A little wrap up of the book is here >>


----------



## john117 (May 20, 2013)

ConanHub said:


> LOL! Done a little research have we? Number 4 gave me a nice twinge.
> _Posted via Mobile Device_



My love language is not listed. It involves receiving boxes from B&H Camera...


----------



## Cletus (Apr 27, 2012)

john117 said:


> My love language is not listed. It involves receiving boxes from B&H Camera...


If those boxes include Televue eyepieces, we might be a match made in heaven.


----------



## john117 (May 20, 2013)

Mostly Nikon stuff actually. Between my older girl and myself we have 3 Nikon bodies, 8 lenses, 2 flashes, 2 point and shoots (Canon) Good stuff all.


----------



## Thundarr (Jul 4, 2012)

I read "his needs her needs" and thought it was very good. After seeing so many references to NMMNG and MMSL here on TAM, I read those too just to see what the fuss was about. And the 180 comes from a book called divorce busters so it must be okay. Turns out NMMNG fit the young version of me like a glove but I figured it out on my own after one failed marriage.

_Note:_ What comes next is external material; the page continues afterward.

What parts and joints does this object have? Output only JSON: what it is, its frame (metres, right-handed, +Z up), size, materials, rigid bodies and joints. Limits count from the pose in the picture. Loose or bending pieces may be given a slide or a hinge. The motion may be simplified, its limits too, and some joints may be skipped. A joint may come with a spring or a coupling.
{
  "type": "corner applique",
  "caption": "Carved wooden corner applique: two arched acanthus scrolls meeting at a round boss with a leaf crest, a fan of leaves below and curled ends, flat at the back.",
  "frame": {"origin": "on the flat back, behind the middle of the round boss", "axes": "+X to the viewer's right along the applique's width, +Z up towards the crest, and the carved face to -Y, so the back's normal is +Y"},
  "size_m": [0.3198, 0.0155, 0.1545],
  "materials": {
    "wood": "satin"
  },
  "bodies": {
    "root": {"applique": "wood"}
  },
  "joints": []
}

I think people really need to read more than one and see what sticks.


----------



## SimplyAmorous (Nov 25, 2009)

Thundarr said:


> I read "his needs her needs" and thought it was very good. After seeing so many references to *NMMNG and MMSL *here on TAM, *I read those too just to see what the fuss was about*.

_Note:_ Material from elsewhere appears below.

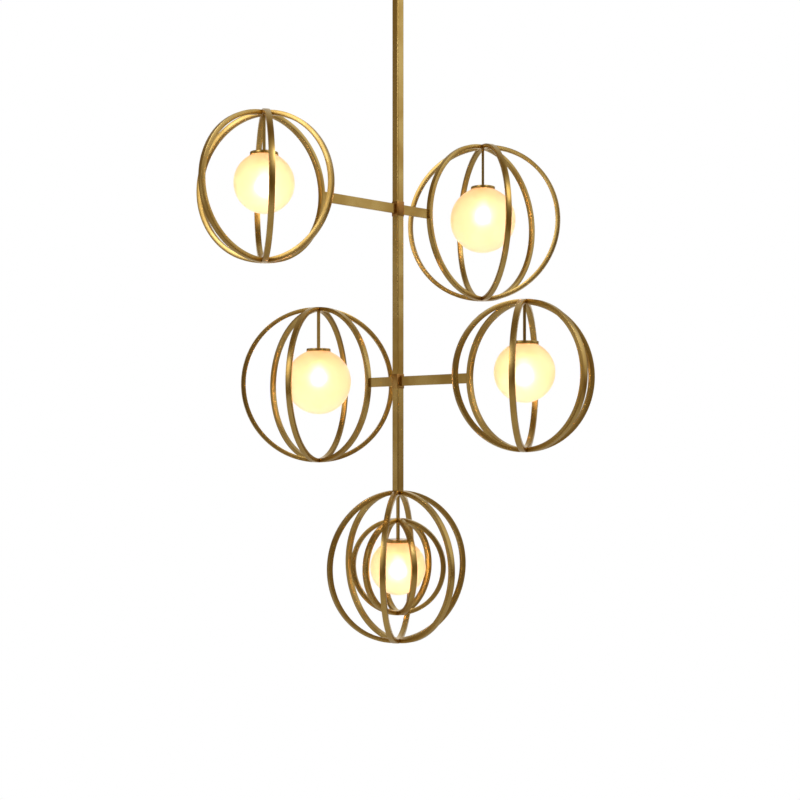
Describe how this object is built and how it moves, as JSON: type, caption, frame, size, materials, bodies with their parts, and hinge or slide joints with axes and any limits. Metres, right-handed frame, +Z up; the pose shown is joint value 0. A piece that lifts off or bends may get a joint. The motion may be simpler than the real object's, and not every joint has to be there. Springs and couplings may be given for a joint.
{
  "type": "orb chandelier",
  "caption": "Ceiling-hung chandelier: square stem with crossed arms carrying open wire orbs, each made of crossing hoops round a lit opal globe.",
  "frame": {"origin": "on the stem's axis in the ceiling's plane, at the centre of the ceiling box screws", "axes": "+Z up along the stem's axis, +X along the upper arms towards the large orb, +Y along the lower arms towards the large orb"},
  "size_m": [0.8141, 0.8141, 1.2952],
  "materials": {
    "brass": "satin, hand rubbed, clear lacquer",
    "opal_glass": "opal, satin outside, lit from inside",
    "bulb": "frosted",
    "holder": "glazed",
    "zinc_steel": "zinc plated"
  },
  "bodies": {
    "ceiling_mount": {"ceiling_crossbar": "zinc_steel", "swivel_bolt": "zinc_steel", "crossbar_locknut": "zinc_steel", "canopy": "brass", "canopy_ring_nut": "brass"},
    "swivel": {"swivel_yoke": "brass", "swivel_pin": "zinc_steel"},
    "fixture": {"bottom_drop_rod": "brass", "bottom_globe_cap": "brass", "bottom_hoop_a": "brass", "bottom_hoop_b": "brass", "bottom_hoop_c": "brass", "bottom_lamp_holder": "holder", "inner_orb_hoop_a": "brass", "inner_orb_hoop_b": "brass", "inner_orb_hoop_c": "brass", "lower_arm_collar": "brass", "lower_large_arm": "brass", "lower_large_drop_rod": "brass", "lower_large_globe_cap": "brass", "lower_large_hoop_a": "brass", "lower_large_hoop_b": "brass", "lower_large_hoop_c": "brass", "lower_large_lamp_holder": "holder", "lower_small_arm": "brass", "lower_small_drop_rod": "brass", "lower_small_globe_cap": "brass", "lower_small_hoop_a": "brass", "lower_small_hoop_b": "brass", "lower_small_hoop_c": "brass", "lower_small_lamp_holder": "holder", "pole_rivets": "brass", "stem_top_lugs": "brass", "stem_tube": "brass", "upper_arm_collar": "brass", "upper_large_arm": "brass", "upper_large_drop_rod": "brass", "upper_large_globe_cap": "brass", "upper_large_hoop_a": "brass", "upper_large_hoop_b": "brass", "upper_large_hoop_c": "brass", "upper_large_lamp_holder": "holder", "upper_small_arm": "brass", "upper_small_drop_rod": "brass", "upper_small_globe_cap": "brass", "upper_small_hoop_a": "brass", "upper_small_hoop_b": "brass", "upper_small_hoop_c": "brass", "upper_small_lamp_holder": "holder"},
    "bottom_globe": {"bottom_globe": "opal_glass"},
    "lower_large_globe": {"lower_large_globe": "opal_glass"},
    "lower_small_globe": {"lower_small_globe": "opal_glass"},
    "upper_large_globe": {"upper_large_globe": "opal_glass"},
    "upper_small_globe": {"upper_small_globe": "opal_glass"},
    "bottom_bulb": {"bottom_bulb": "bulb"},
    "lower_large_bulb": {"lower_large_bulb": "bulb"},
    "lower_small_bulb": {"lower_small_bulb": "bulb"},
    "upper_large_bulb": {"upper_large_bulb": "bulb"},
    "upper_small_bulb": {"upper_small_bulb": "bulb"}
  },
  "joints": [
    {"name": "swivel_turn", "type": "hinge", "parent": "ceiling_mount", "child": "swivel", "pos_m": [0, 0, -0.034], "axis": [0, 0, 1], "range_deg": [-170, 170]},
    {"name": "stem_tilt", "type": "hinge", "parent": "swivel", "child": "fixture", "pos_m": [0, 0, -0.0518], "axis": [1, 0, 0], "range_deg": [-25, 25]},
    {"name": "bottom_globe_lower", "type": "slide", "parent": "fixture", "child": "bottom_globe", "axis": [0, 0, -1], "range_m": [0, 0.026]},
    {"name": "lower_large_globe_lower", "type": "slide", "parent": "fixture", "child": "lower_large_globe", "axis": [0, 0, -1], "range_m": [0, 0.08]},
    {"name": "lower_small_globe_lower", "type": "slide", "parent": "fixture", "child": "lower_small_globe", "axis": [0, 0, -1], "range_m": [0, 0.07]},
    {"name": "upper_large_globe_lower", "type": "slide", "parent": "fixture", "child": "upper_large_globe", "axis": [0, 0, -1], "range_m": [0, 0.08]},
    {"name": "upper_small_globe_lower", "type": "slide", "parent": "fixture", "child": "upper_small_globe", "axis": [0, 0, -1], "range_m": [0, 0.07]},
    {"name": "bottom_bulb_out", "type": "slide", "parent": "fixture", "child": "bottom_bulb", "axis": [0, 0, -1], "range_m": [0, 0.014]},
    {"name": "lower_large_bulb_out", "type": "slide", "parent": "fixture", "child": "lower_large_bulb", "axis": [0, 0, -1], "range_m": [0, 0.014]},
    {"name": "lower_small_bulb_out", "type": "slide", "parent": "fixture", "child": "lower_small_bulb", "axis": [0, 0, -1], "range_m": [0, 0.014]},
    {"name": "upper_large_bulb_out", "type": "slide", "parent": "fixture", "child": "upper_large_bulb", "axis": [0, 0, -1], "range_m": [0, 0.014]},
    {"name": "upper_small_bulb_out", "type": "slide", "parent": "fixture", "child": "upper_small_bulb", "axis": [0, 0, -1], "range_m": [0, 0.014]}
  ]
}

 I bought these both too, out or pure curiosity.. I wanted to asses my Husband and see how much of a nice guy he was.. (in the past)... unlike the majority of women on TAM ..I think The Married Man Sex Life Primer  is a great book with very helpful information to a targeted audience (not these overly confident controlling types)...

And I much appreciated Athol Kay's take on explaining the Alpha/ Beta differences......that men need BOTH.. that there is such a thing as GOOD BETA...and men who lack this also bring ruin to their marriages....just as too much ALPHA is no winner either... 

Though you wouldn't know this.. by reading endless internet articles that slaughter the Beta term as all pu$$y whipped doormats.. (pick up artist sites -that's their philosophy pretty much)...


----------



## jld (Dec 1, 2013)

The 7 Habits of Highly Effective People. My favorite "marriage manual," and one of the few I had read before discovering relationship forums a year ago.


----------



## Revamped (Jun 19, 2014)

The Time Life series on Home Improvement.

"if you can duck a wrench..."


----------



## jld (Dec 1, 2013)




----------



## anchorwatch (Mar 5, 2012)

Intimacy & Desire: Awaken the Passion in Your Relationship

Passionate Marriage: Keeping Love and Intimacy Alive in Committed Relationships

Fall in Love, Stay in Love

Boundaries in Marriage


----------



## Thundarr (Jul 4, 2012)

jld said:


> *The 7 Habits of Highly Effective People.* My favorite "marriage manual," and one of the few I had read before discovering relationship forums a year ago.


Oh I should have thought of that. The 7 habits of highly effective people is the most useful thing I've ever read BY FAR. It's not a close call and that's saying a lot because I really like some other material too. 7 habit's is yoda training .


----------



## jld (Dec 1, 2013)

Thundarr said:


> Oh I should have thought of that. The 7 habits of highly effective people is the most useful thing I've ever read BY FAR. It's not a close call and that's saying a lot because I really like some other material too. 7 habit's is yoda training .


:iagree:


----------



## Q tip (Apr 15, 2014)

What? No one mentioned the universal language of all. 

High quality Chocolate. Sure, it's not a book, but it's soooooo decadent.


----------